Data Analysis Tools
When AI can query your data in plain English, what's left of the BI tool moat?
The moat of traditional BI tools was complexity — SQL expertise, dashboard building, connector maintenance. Natural language interfaces dissolve that. The moat that remains is the data itself: quality, governance, and domain knowledge. Anyone can now query. Not anyone can query good data.
The Disruption
AI is attacking each layer of the traditional data tool stack:
| Tool Category | Old Moat | AI Attack | What Survives |
|---|---|---|---|
| BI (Tableau, Power BI, Looker) | Dashboard complexity, visual design | Natural language → chart | Business context, verified data |
| ETL (Fivetran, Airbyte) | Connector complexity, maintenance | AI-generated connectors | Data quality, trust scoring |
| Transformation (dbt) | SQL expertise, model lineage | AI-generated transforms | Schema design, governance |
| Data Catalog (Collibra, Atlan) | Metadata management UI | Auto-documentation | Business glossary, data ownership |
| Notebooks (Jupyter) | Python/R expertise | AI-assisted analysis | Hypothesis quality, domain judgment |
The shift: tool expertise → data quality + domain knowledge. The question changes from "can you build a dashboard?" to "do you have data worth querying?"

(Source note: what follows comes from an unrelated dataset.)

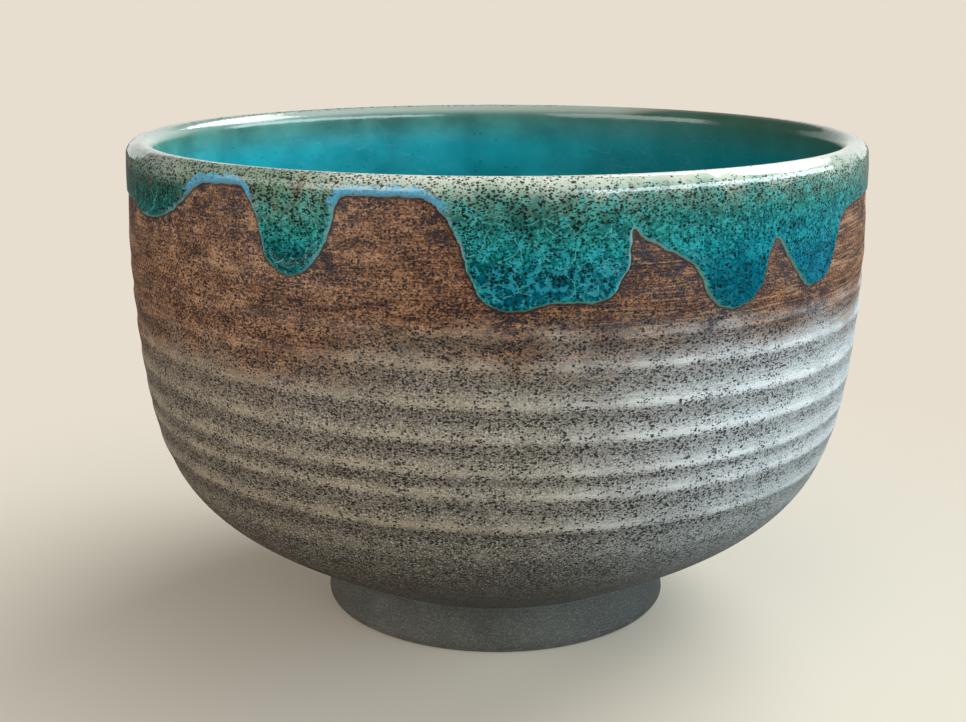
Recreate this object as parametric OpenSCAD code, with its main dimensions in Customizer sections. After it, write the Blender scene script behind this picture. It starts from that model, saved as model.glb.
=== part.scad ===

What the Build Prioritizes
Given this shift, the engineering investment changes:
| Before AI | After AI | Why |
|---|---|---|
| Dashboard complexity | Schema quality | AI queries your schema directly |
| Connector maintenance | Trust scoring | Garbage in, garbage out — AI can't fix bad data |
| BI training | Domain expertise | Knowing what questions to ask beats knowing how to click |
| Data catalog UX | Governance automation | AI auto-documents; humans own the business glossary |
Tools
The emerging AI-native layer for data analysis:
| Tool | What It Does | Use Case |
|---|---|---|
| Streamlit | Python-native data apps | Internal dashboards, ML demos |
| ThoughtSpot | NL → search-based analytics | Self-service BI |
| Julius | NL → chart + analysis | Ad-hoc data exploration |
| Vanna.ai | NL → SQL on your database | Direct schema querying |
| Databricks AI/BI | AI-assisted notebooks + dashboards | Large-scale ML + BI |
| Evidence | SQL → Markdown reports | Code-first reporting |
Context
- Data Engineering — The discipline that determines whether data is worth querying
- Data Pipelines — ETL that feeds the analysis layer
- Data Science — Models and predictions built on clean data
- Repository Standards — Schema quality rules that make AI-assisted querying reliable
- Data Footprint — Commissioning instrument: which tables have data, APIs, and UI entry points
- AI Data Industry — The market structure: who owns collection, compute, and application layers
- Nowcast PRD — Signal collectors that feed the analysis layer
Questions
If AI dissolves the dashboard complexity moat, what does your competitive advantage in data become?
- Which of your BI tools would survive if replaced tomorrow by a natural language interface on the same data?
- When schema quality determines what AI can query, does that make the data engineer more or less important?
- Is your data catalog a moat or a maintenance burden — and would AI documentation make that distinction irrelevant?